Monika Kwiatkowska przerywa milczenie
Monika Kwiatkowska (37 l.) w końcu opowiedziała o swoim dramacie.
Przypomnijmy: pod koniec czerwca 2012 r. wyszło na jaw, że Maciej D. oskarżony jest o maltretowanie aktorki Moniki Kwiatkowskiej. Samo postępowanie wszczęto we wrześniu 2011 roku.
Artysta miał przez osiem lat - od maja 2003 do września 2011 r. - znęcać się fizycznie i psychicznie nad żoną. Kobieta wystąpiła także o rozwód, którego nie mogła otrzymać, gdyż pełnomocnik reżysera wnosił kolejne apelacje.
Choć sąd uznał go winnym zarzucanych czynów, on sam zaprzeczał, że kiedykolwiek krzywdził żonę.
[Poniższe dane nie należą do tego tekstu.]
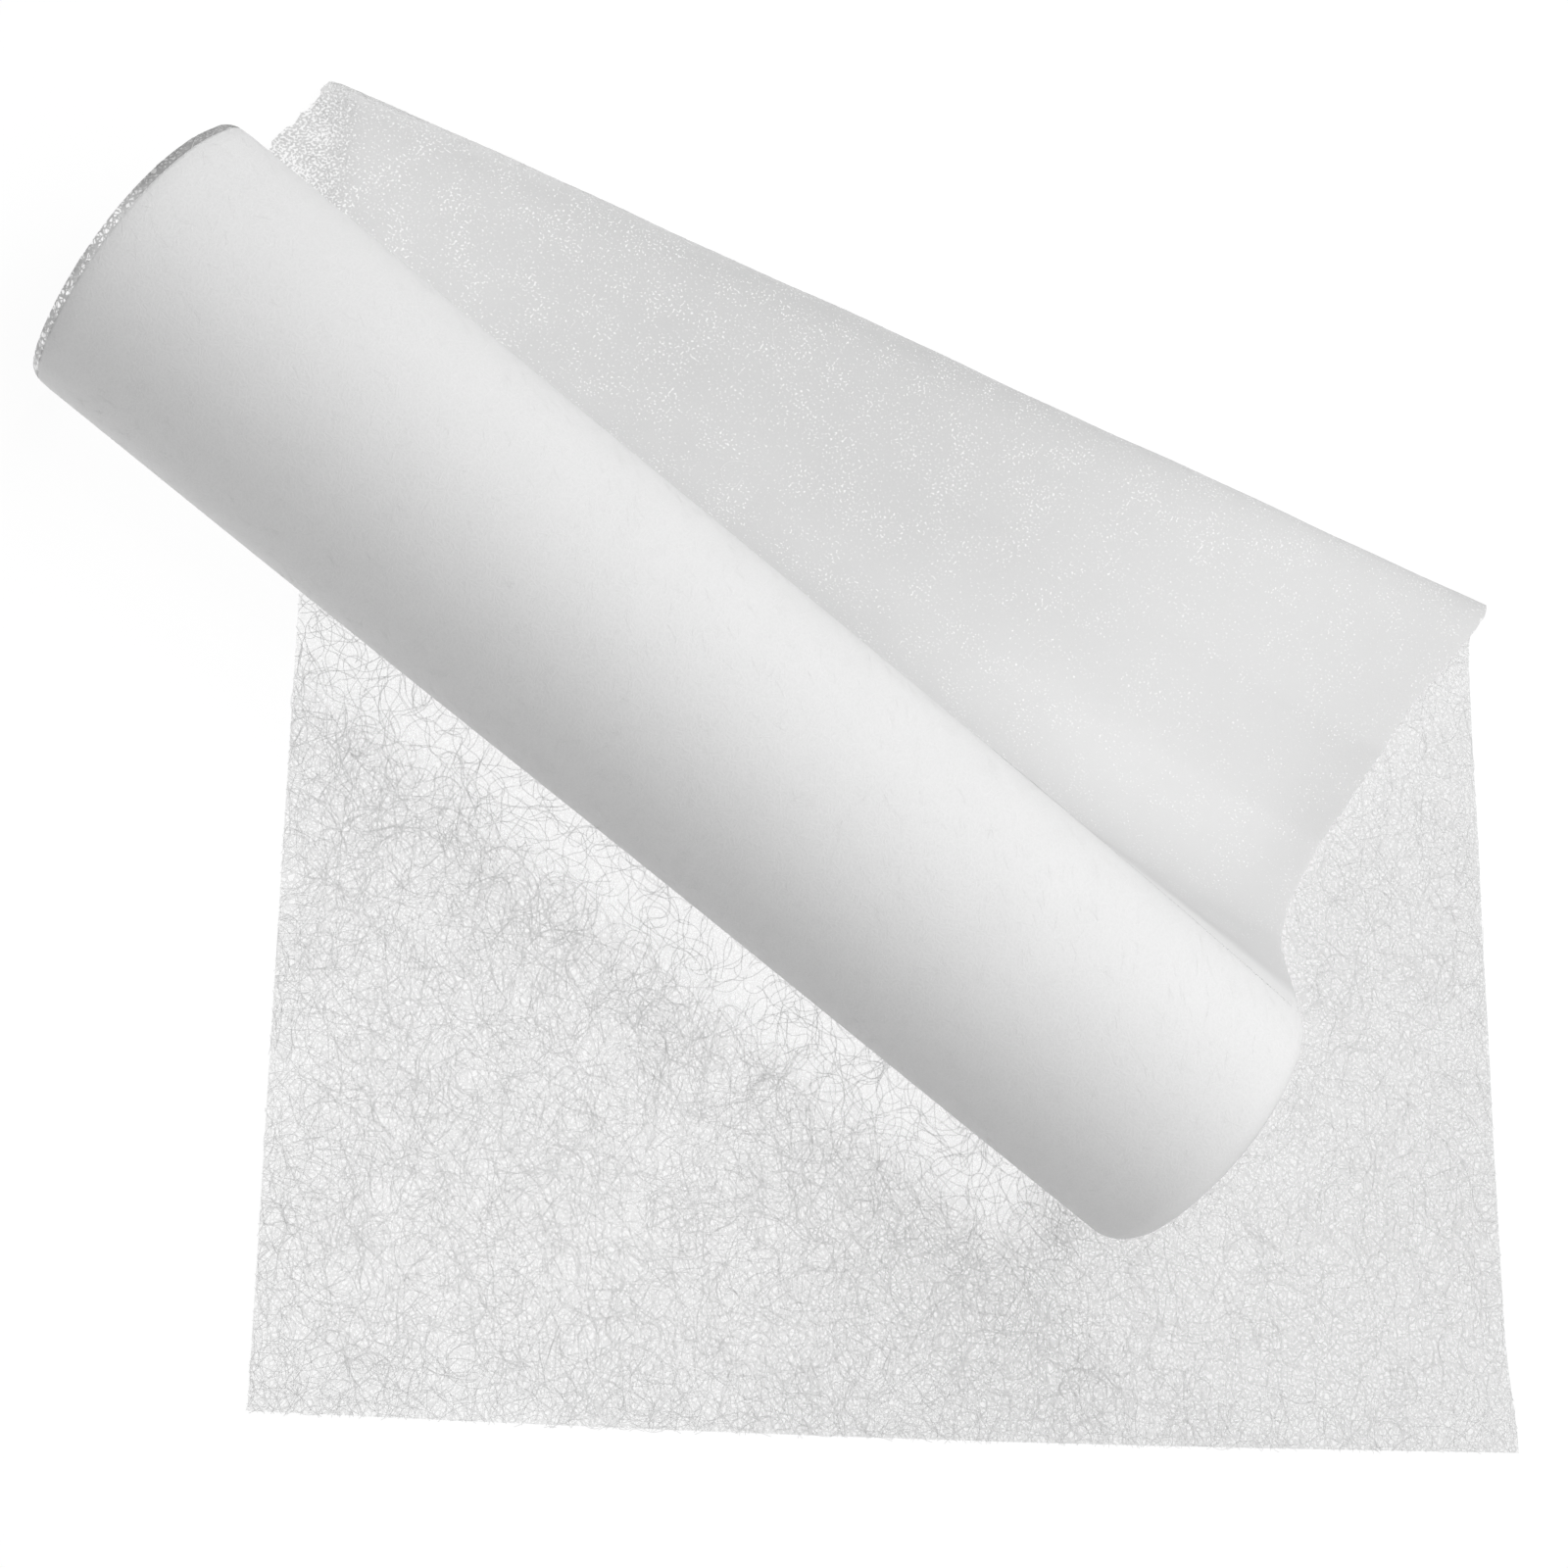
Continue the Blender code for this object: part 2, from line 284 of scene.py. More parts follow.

Dziś aktorka powoli wychodzi na prostą. W udzielonym magazynowi "Pani" wywiadzie opowiada o emocjach, jakie towarzyszyły jej w tym trudnym dla niej okresie.
"Przez długi czas ukrywałam to, co się u nas działo, bałam się tego, co będzie, jak inni się dowiedzą" - mówi.
"I wtedy stało się. Informacje o szczegółach naszego rozstania obiegły media. Bez mojej zgody. Poczułam się, jakby mnie ktoś nagą postawił na środku wsi. I... nic, jednak żyję, pracuję, czuję się nawet mocniejsza. Od razu zdementuję: nie zażądałam od niego ani willi, ani miliona złotych!" - dodaje z uśmiechem.
Po rozstaniu z reżyserem życie zawodowe Kwiatkowskiej w końcu nabrało tempa - ostatnio zagrała ważne role m.in. w "Układzie zamkniętym" Ryszarda Bugajskiego i serialu "Głęboka woda".
Została też jednym z jurorów prestiżowych nagród teatralnych Feliksy Warszawskie. Co ciekawe, kryzys w małżeństwie przyczynił się do pogłębienia relacji z rodziną mieszkającą na Śląsku.
"Brat jest dla mnie opoką, a 19-letnia siostra, którą traktowałam jak smarkulę, nagle dorosła do poważnych rozmów. Tata mnie wspiera, nawiązałam też znacznie lepszy kontakt z mamą. Kiedyś między nami bywało różnie, a teraz... Przyjechała do mnie do Warszawy, gdy bardzo potrzebowałam jej obecności" - opowiada aktorka.
Podkreśla, że liczyć może także na przyjaciół, którzy wsparli ją, kiedy na jaw wyszedł jej dramat.
"Nie wstydzę się już prosić ich o pomoc. Kiedy było mi ciężko, nie miałam siły wstawać z łóżka, ktoś zaprosił mnie z dzieckiem na działkę, inny załatwił wczasy. Mam wrażenie, że sytuacje kryzysowe porządkują przestrzeń wokół nas. W moim przypadku trudny czas wymiótł fałszywych znajomych. I dobrze!" - kończy.